Because if they get that signal right away, that might give you less confidence in the organization overall. Again, digital skills matter, and even little things like making sure you enable recordings and transcripts or live captions so that the candidate, not just you as an interviewer and the next interviewer can benefit from that, because there's a huge benefit, right? If I have the transcript and I get the next interview, then I don't need to ask those redundant questions. I can just quickly, in some cases, literally in the beginning of my interview, as we're starting doing our niceties.

I'll often check, what did they talk about, did they talk about this, did they talk about that? Right, because life is busy. That greatly improves the interview experience because that candidate is not getting the same kind of questions, repeating the same thing with this stakeholder and that stakeholder, et cetera, and then live captionings. Because so many things may not be noisy on your side as the person doing the interview, like being managing the interview, but on the other side, often they're traveling, they're working, they've been on ten interviews.

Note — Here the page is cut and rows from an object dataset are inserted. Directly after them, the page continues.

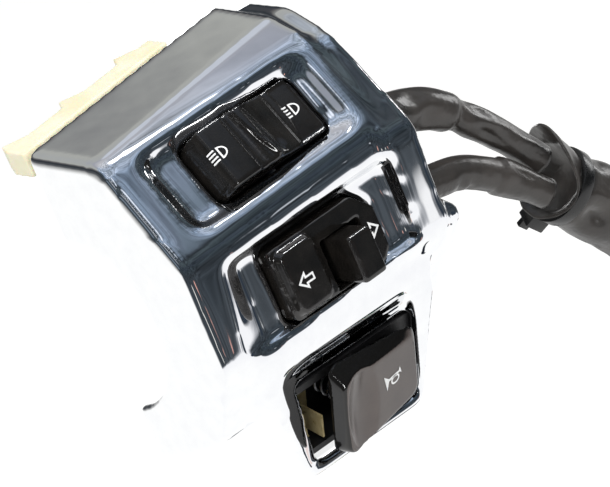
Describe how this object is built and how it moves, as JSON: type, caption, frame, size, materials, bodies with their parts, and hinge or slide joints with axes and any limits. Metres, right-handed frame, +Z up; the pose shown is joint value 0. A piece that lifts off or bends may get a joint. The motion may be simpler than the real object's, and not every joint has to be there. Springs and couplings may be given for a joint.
{
  "type": "motorbike handlebar switch cluster",
  "caption": "Front half of a chromed left-hand handlebar switch housing with a beam rocker, a sliding turn switch, a horn paddle and a sleeved wiring harness.",
  "frame": {"origin": "middle of the half-round handlebar saddle, on the handlebar's axis", "axes": "+X along the handlebar, inboard towards the harness; +Y to the rear, out of the parting face; +Z up"},
  "size_m": [0.132, 0.0502, 0.2285],
  "materials": {
    "chromed_casing": "mirror",
    "gloss_black": "gloss",
    "matt_black": "matt",
    "white_acetal": "satin",
    "cream_nylon": "satin",
    "contact_board": "matt",
    "steel": "satin",
    "brass": "satin",
    "black_pvc": "satin",
    "rubber": "matt",
    "tie_nylon": "satin",
    "wire_blue": "satin",
    "wire_green": "satin",
    "wire_brown": "satin"
  },
  "bodies": {
    "casing": {"housing_shell": "chromed_casing", "terminal_carrier": "cream_nylon", "beam_pivot_pin": "steel", "beam_base": "matt_black", "beam_board": "contact_board", "beam_base_screws": "steel", "turn_plate": "gloss_black", "turn_base": "matt_black", "turn_board": "contact_board", "turn_base_screws": "steel", "horn_hinge_pin": "steel", "horn_base": "matt_black", "horn_spring": "steel", "horn_fixed_contact": "brass", "upper_branch": "black_pvc", "upper_branch_grommet": "rubber", "lower_branch": "black_pvc", "lower_branch_grommet": "rubber", "main_sleeve": "black_pvc", "cable_tie": "tie_nylon", "beam_wires": "wire_blue", "turn_wires": "wire_green", "horn_wire": "wire_brown", "connector_large": "cream_nylon", "connector_large_leads": "wire_blue", "connector_small": "cream_nylon", "connector_small_leads": "wire_green"},
    "beam_rocker": {"beam_rocker": "gloss_black"},
    "beam_plunger": {"beam_plunger": "white_acetal"},
    "turn_slider": {"turn_slider": "matt_black", "knob_spring": "steel"},
    "turn_knob": {"turn_knob": "gloss_black"},
    "horn_paddle": {"horn_paddle": "gloss_black"}
  },
  "joints": [
    {"name": "beam_rock", "type": "hinge", "parent": "casing", "child": "beam_rocker", "pos_m": [-0.02311, -0.02352, 0.02073], "axis": [0.0274, -0.5062, -0.862], "range_deg": [0, 15]},
    {"name": "beam_detent", "type": "slide", "parent": "beam_rocker", "child": "beam_plunger", "axis": [0.0592, -0.86, 0.5069], "range_m": [0, 0.0006], "stiffness_N_per_m": 500},
    {"name": "turn_slide", "type": "slide", "parent": "casing", "child": "turn_slider", "axis": [0.9989, -0.0308, 0.0358], "range_m": [-0.0019, 0.0019]},
    {"name": "turn_cancel_push", "type": "slide", "parent": "turn_slider", "child": "turn_knob", "axis": [0.0296, 0.999, 0.0341], "range_m": [0, 0.0015], "stiffness_N_per_m": 600, "deforming": ["knob_spring"]},
    {"name": "horn_press", "type": "hinge", "parent": "casing", "child": "horn_paddle", "pos_m": [-0.0102, -0.02129, -0.02854], "axis": [0, 0.4264, -0.9045], "range_deg": [0, 5.4], "stiffness_Nm_per_rad": 0.12, "deforming": ["horn_spring"]}
  ]
}
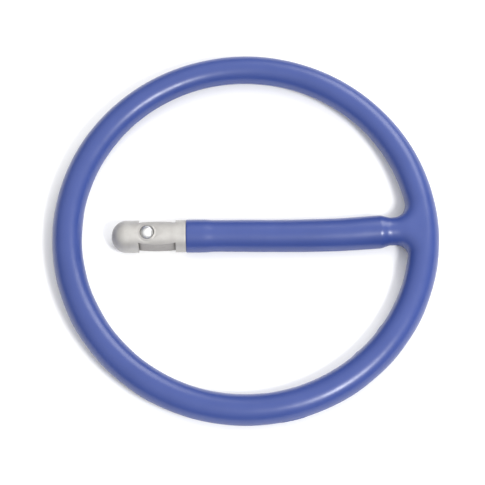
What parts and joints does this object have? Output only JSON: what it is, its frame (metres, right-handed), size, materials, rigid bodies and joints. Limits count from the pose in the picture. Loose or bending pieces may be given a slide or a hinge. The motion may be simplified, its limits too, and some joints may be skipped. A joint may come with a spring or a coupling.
{
  "type": "socket retaining ring",
  "caption": "Round elastomer retaining ring with an inward stem that bends at its neck and ends in a metal locking pin with a sprung detent ball.",
  "frame": {"origin": "centre of the ring on its mid-plane", "axes": "+X from the pin's tip to the stem's root, +Z along the ring's axis on the side where the detent ball looks out"},
  "size_m": [0.0762, 0.0762, 0.0069],
  "materials": {
    "blue_elastomer": "smooth moulded satin",
    "pin_metal": "tumbled satin",
    "ball_steel": "polished",
    "spring_steel": "drawn wire"
  },
  "bodies": {
    "ring": {"retaining_ring": "blue_elastomer"},
    "pin": {"flex_neck": "blue_elastomer", "pin_sleeve": "blue_elastomer", "core_pin": "pin_metal", "detent_spring": "spring_steel"},
    "ball": {"detent_ball": "ball_steel"}
  },
  "joints": [
    {"name": "neck_flex", "type": "hinge", "parent": "ring", "child": "pin", "pos_m": [0.0292, 0, 0], "axis": [0, 1, 0], "range_deg": [-75, 75], "stiffness_Nm_per_rad": 0.2},
    {"name": "ball_travel", "type": "slide", "parent": "pin", "child": "ball", "axis": [0, 0, -1], "range_m": [0, 0.0004], "stiffness_N_per_m": 500, "deforming": ["detent_spring"]}
  ]
}
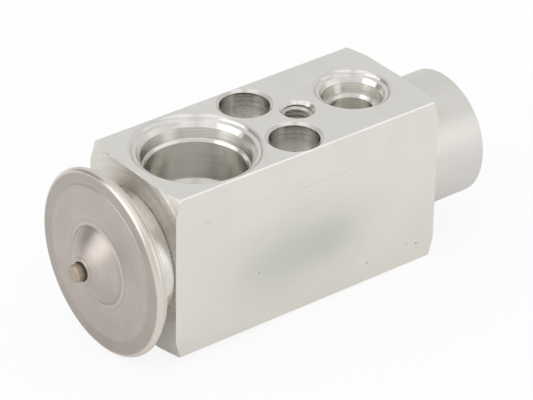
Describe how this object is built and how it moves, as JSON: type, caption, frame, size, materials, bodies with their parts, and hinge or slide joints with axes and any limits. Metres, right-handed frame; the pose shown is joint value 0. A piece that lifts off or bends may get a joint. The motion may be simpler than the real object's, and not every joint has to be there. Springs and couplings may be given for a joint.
{
  "type": "thermostatic expansion valve",
  "caption": "Block expansion valve: ported aluminium body, round diaphragm head on one end, and a boss with the spring's adjusting screw on the other.",
  "frame": {"origin": "where the stem's axis crosses the plane of the two mounting bolts, at the middle of the block's height", "axes": "+X along the stem from the power head to the adjusting screw, +Z out of the pipe-port face, +Y across the block"},
  "size_m": [0.093, 0.0388, 0.0388],
  "materials": {
    "block_aluminium": "machined aluminium, satin",
    "head_steel": "pressed stainless steel, faint turning marks",
    "housing_steel": "turned stainless steel, bright",
    "plug_steel": "steel, heat-tinted by welding",
    "spring_sheet": "thin bright spring sheet",
    "plate_brass": "turned brass",
    "rod_steel": "ground stainless steel",
    "ball_steel": "polished steel ball",
    "spring_wire": "drawn spring wire",
    "seal_rubber": "moulded black rubber",
    "backing_plastic": "white plastic",
    "screw_brass": "turned brass"
  },
  "bodies": {
    "block": {"valve_body": "block_aluminium", "head_cap": "head_steel", "charge_plug": "plug_steel", "diaphragm": "spring_sheet", "head_housing": "housing_steel", "head_seal_ring": "seal_rubber", "rod_seal_ring": "seal_rubber", "rod_seal_washer": "backing_plastic", "rod_seal_retainer": "spring_sheet", "seat_insert": "rod_steel", "superheat_spring": "spring_wire"},
    "stem": {"pressure_plate": "plate_brass", "sensing_rod": "rod_steel", "push_pin": "rod_steel", "valve_ball": "ball_steel", "ball_carrier": "plate_brass", "carrier_damper": "spring_sheet"},
    "spring_carrier": {"spring_seat": "screw_brass"},
    "adjuster": {"adjusting_screw": "screw_brass", "adjusting_screw_seal": "seal_rubber"}
  },
  "joints": [
    {"name": "valve_travel", "type": "slide", "parent": "block", "child": "stem", "axis": [1, 0, 0], "range_m": [0, 0.0008], "stiffness_N_per_m": 200, "springref_m": -0.002, "deforming": ["diaphragm", "superheat_spring"]},
    {"name": "adjuster_travel", "type": "slide", "parent": "block", "child": "spring_carrier", "axis": [1, 0, 0], "range_m": [-0.001, 0.001], "deforming": ["superheat_spring"]},
    {"name": "adjuster_turn", "type": "hinge", "parent": "spring_carrier", "child": "adjuster", "pos_m": [0.04406, 0, 0], "axis": [1, 0, 0], "range_deg": [-360, 360]}
  ],
  "couplings": [
    {"joint": "adjuster_turn", "follows": "adjuster_travel", "rad_per_m": 6283.2}
  ]
}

So being able to, as you speak, being able to see your subtitles and what you're saying actually becomes really helpful. Not to mention there's often a slight language bearer for a lot of people, depending on whether English is their primary language, et cetera. So again, I really encourage things like live captioning beyond intelligent recordings, all things that you can do, no almost no effort, and you standardize and just encourage, and then all of a sudden your interview process becomes better.

And of course, that example of the pre onboarding site is safe and responsible and can be done in an effective way. So this is a quick summary of some of those things that I mentioned, but there's quite a bit more that we can do in the recruit and hire space.